Впрочем, к ужасу моих тетушек, которые были всего на четыре, пять лет старше меня, на нашем горизонте появился один виленский студент Черцендер, который узнал, что я в Железноводске, и приехал тоже туда. Я часто пропадала с ним в горах, одна, без тетушек. Я часто боролась между любовью и нелюбовью, чувствовала себя как лермонтовская княжна Мери, писала ему письма, которые мы по условию клали под камень в парке, и получала трагические ответы, приходила на свидания и не приходила, мы ссорились и снова объяснялись и мирились. А когда он поставил меня перед ультиматумом: повенчаться или разойтись, я «холодно отрезала» и сказала, что раньше, как через четыре-пять лет, когда я кончу свое среднее и высшее образование, я замуж не выйду. Он уехал, после чего я проплакала два дня, но потом успокоилась.

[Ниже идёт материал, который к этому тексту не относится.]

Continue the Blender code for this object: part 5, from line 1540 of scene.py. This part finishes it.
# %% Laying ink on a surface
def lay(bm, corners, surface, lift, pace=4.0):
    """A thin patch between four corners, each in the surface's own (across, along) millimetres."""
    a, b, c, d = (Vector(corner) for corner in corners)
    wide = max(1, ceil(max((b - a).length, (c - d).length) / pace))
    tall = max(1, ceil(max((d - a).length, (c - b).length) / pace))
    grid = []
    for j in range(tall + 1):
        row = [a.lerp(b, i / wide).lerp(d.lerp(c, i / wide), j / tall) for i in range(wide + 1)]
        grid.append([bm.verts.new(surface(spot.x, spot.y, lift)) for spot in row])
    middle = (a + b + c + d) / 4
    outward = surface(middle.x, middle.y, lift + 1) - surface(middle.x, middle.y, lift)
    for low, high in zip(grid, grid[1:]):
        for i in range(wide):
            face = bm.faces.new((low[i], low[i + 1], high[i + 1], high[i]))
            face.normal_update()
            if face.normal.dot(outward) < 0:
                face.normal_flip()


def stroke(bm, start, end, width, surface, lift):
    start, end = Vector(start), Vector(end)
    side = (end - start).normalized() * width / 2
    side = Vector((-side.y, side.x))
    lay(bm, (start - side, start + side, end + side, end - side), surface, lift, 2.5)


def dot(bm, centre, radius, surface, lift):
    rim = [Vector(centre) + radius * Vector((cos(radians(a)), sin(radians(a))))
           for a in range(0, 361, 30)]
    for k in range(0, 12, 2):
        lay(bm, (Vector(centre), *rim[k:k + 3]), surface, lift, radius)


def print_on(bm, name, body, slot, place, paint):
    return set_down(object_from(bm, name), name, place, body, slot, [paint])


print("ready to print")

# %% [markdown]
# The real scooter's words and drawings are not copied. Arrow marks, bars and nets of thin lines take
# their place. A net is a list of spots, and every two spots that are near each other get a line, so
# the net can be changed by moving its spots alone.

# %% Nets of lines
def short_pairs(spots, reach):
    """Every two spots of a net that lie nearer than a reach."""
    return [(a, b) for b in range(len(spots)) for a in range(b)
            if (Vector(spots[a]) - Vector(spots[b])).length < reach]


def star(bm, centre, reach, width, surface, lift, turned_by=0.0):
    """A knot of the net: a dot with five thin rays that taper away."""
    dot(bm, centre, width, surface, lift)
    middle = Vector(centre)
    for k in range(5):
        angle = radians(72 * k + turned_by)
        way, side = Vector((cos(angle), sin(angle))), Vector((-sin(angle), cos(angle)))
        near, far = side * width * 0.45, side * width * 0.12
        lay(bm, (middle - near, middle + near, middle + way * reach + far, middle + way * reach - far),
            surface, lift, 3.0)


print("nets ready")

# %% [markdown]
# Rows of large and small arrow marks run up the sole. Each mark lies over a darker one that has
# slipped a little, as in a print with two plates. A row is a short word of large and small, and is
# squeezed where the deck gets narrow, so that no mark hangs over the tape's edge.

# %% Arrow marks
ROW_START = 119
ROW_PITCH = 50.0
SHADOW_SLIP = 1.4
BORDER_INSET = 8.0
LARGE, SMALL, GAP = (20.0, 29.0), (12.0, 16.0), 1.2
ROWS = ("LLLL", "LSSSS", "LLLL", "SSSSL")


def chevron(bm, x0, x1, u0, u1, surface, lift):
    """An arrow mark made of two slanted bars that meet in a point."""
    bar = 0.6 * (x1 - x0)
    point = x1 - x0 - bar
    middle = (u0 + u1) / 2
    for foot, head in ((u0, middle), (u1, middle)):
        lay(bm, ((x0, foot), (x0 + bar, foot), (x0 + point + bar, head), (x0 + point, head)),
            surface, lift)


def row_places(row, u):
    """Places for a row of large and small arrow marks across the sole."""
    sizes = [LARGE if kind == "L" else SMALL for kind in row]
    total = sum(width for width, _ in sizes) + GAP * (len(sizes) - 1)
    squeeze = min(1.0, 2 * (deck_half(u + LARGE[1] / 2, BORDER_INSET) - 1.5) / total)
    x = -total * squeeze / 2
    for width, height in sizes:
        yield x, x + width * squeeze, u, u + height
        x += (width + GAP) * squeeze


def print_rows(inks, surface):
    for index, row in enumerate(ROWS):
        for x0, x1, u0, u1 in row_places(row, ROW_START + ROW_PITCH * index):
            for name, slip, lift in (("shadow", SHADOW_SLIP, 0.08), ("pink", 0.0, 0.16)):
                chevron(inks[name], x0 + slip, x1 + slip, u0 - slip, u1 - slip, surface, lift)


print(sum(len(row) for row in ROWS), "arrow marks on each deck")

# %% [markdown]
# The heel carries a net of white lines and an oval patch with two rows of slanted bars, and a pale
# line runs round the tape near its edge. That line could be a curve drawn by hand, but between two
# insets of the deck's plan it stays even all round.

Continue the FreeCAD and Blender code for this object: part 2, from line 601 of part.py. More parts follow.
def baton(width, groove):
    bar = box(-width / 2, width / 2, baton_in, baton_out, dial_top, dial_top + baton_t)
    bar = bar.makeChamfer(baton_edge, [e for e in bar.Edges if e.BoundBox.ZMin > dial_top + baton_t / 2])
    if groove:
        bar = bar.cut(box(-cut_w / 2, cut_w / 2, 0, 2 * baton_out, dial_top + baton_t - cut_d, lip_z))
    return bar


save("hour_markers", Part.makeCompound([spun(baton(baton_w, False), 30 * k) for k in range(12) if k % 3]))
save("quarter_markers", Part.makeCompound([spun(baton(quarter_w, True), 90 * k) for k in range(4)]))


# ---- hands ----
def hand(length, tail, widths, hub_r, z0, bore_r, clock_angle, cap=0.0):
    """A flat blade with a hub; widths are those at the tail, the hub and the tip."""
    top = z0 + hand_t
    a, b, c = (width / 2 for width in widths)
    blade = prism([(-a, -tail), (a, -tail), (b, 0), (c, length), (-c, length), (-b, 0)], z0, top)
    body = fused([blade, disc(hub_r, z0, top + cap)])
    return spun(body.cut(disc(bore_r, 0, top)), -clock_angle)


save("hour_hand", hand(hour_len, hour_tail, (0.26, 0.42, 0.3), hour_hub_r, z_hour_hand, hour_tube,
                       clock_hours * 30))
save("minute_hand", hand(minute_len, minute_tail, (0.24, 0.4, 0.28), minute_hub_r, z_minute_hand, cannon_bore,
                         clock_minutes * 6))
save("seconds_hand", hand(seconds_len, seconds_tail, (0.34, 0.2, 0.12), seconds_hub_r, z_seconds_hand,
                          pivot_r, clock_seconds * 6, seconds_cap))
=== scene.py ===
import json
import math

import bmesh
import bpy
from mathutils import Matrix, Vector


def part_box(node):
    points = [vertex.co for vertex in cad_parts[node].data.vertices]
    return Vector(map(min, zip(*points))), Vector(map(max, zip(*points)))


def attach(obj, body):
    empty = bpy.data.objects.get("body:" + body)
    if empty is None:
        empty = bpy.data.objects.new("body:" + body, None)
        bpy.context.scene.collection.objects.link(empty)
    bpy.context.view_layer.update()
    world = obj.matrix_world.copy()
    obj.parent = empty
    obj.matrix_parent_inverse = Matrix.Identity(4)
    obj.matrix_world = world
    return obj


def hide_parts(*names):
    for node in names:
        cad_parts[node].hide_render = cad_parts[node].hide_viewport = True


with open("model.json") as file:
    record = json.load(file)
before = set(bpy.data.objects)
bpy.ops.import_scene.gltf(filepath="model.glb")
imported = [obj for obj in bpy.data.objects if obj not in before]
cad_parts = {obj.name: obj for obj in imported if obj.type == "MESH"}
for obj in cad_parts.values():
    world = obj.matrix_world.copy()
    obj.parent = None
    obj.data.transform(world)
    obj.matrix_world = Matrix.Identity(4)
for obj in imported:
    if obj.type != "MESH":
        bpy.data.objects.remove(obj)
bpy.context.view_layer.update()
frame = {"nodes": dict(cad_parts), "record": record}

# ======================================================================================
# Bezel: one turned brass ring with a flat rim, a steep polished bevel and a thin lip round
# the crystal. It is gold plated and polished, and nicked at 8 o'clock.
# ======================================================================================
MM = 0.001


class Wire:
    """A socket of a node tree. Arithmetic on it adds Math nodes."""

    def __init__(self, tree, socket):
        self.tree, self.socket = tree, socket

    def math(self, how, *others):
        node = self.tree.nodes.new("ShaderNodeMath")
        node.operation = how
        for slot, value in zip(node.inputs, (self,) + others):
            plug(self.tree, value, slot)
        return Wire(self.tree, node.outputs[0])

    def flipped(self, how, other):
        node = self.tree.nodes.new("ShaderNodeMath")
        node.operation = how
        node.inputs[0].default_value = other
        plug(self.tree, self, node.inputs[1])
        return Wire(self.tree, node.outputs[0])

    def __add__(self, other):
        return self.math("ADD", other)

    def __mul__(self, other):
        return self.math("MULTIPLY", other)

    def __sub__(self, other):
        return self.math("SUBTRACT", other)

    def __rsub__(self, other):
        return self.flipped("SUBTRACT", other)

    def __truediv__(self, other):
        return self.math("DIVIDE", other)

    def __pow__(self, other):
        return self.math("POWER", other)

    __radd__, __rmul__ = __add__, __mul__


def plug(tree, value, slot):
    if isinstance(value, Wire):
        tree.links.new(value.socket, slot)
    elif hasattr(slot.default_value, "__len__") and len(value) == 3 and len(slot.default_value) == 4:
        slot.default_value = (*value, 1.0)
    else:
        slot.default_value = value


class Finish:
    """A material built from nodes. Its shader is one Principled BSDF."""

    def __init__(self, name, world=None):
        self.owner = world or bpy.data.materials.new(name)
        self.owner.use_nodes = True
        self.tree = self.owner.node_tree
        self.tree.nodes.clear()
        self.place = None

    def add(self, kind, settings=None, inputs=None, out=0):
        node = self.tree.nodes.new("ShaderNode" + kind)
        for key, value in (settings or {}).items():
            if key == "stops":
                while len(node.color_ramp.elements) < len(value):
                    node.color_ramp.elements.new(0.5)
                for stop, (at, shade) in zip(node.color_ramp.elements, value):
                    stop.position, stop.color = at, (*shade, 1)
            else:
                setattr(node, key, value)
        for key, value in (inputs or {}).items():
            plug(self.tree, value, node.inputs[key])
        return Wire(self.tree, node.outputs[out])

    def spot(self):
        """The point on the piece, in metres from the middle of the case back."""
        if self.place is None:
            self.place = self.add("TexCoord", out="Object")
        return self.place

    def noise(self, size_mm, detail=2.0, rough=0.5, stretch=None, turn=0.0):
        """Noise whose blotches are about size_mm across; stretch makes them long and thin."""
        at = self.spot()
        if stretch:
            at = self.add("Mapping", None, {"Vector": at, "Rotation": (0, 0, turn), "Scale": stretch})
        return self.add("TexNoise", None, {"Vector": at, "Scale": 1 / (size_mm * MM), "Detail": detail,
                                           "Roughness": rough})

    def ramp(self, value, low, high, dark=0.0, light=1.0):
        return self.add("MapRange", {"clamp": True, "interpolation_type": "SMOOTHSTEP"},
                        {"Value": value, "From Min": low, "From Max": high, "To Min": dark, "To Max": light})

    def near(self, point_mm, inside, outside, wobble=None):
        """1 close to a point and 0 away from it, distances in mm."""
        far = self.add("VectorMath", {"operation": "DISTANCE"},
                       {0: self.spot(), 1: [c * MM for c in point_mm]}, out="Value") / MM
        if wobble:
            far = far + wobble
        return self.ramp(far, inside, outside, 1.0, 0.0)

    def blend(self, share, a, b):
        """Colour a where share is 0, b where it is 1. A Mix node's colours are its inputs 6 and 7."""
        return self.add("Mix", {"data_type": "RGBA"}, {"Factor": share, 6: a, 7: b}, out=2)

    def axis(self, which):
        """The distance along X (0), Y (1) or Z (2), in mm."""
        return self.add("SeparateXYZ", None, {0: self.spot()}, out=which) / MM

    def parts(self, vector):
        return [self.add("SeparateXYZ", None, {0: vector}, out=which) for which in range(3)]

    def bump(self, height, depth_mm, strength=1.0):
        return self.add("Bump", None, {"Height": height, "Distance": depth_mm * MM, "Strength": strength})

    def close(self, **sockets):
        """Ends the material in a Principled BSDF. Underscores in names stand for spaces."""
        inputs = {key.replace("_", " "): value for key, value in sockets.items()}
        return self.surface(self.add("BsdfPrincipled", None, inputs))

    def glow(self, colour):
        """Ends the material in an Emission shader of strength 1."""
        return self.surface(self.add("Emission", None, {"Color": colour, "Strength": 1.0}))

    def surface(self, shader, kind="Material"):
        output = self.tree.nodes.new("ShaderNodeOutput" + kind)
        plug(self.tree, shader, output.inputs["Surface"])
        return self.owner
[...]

Здесь, на Кавказе, мне тоже суждено было заглянуть в судьбу другой русской молодой женщины. Это могло бы служить дополнением к тому, что я узнала от моей вагонной незнакомки-певицы.
В курортном парке, в ванных и на музыке, я познакомилась с одной очень хорошенькой дамочкой. Была она шатенка с пышными волосами, большими карими глазами и двумя ямочками на щеках. Все курортные фланеры на нее заглядывались.
— Вы тут с папой? — спросила я ее.
— Не-ет, это, так сказать, мой муж.
Я чуть не ахнула. Старый господин, седой, лысый на полголовы, с тростью в руке, которая помогала ему тащить его ревматические ноги, был ее муж?
— Вы не думайте, он меня очень хорошо держит. У меня квартира и выезд свой в Петербурге, и прислуга, и какие туалеты! И телефон он мне завел!
Я не отвечала.
— Но он очень ревнивый, — продолжала она, — он меня никуда не отпускает без себя. Я живу, как в затворничестве.
— И вам не скучно?
На ее лице промелькнула шельмовская улыбка: — Вы никому не расскажете? Я его обманываю и иногда так веселюсь, как вам, может быть, и не снится.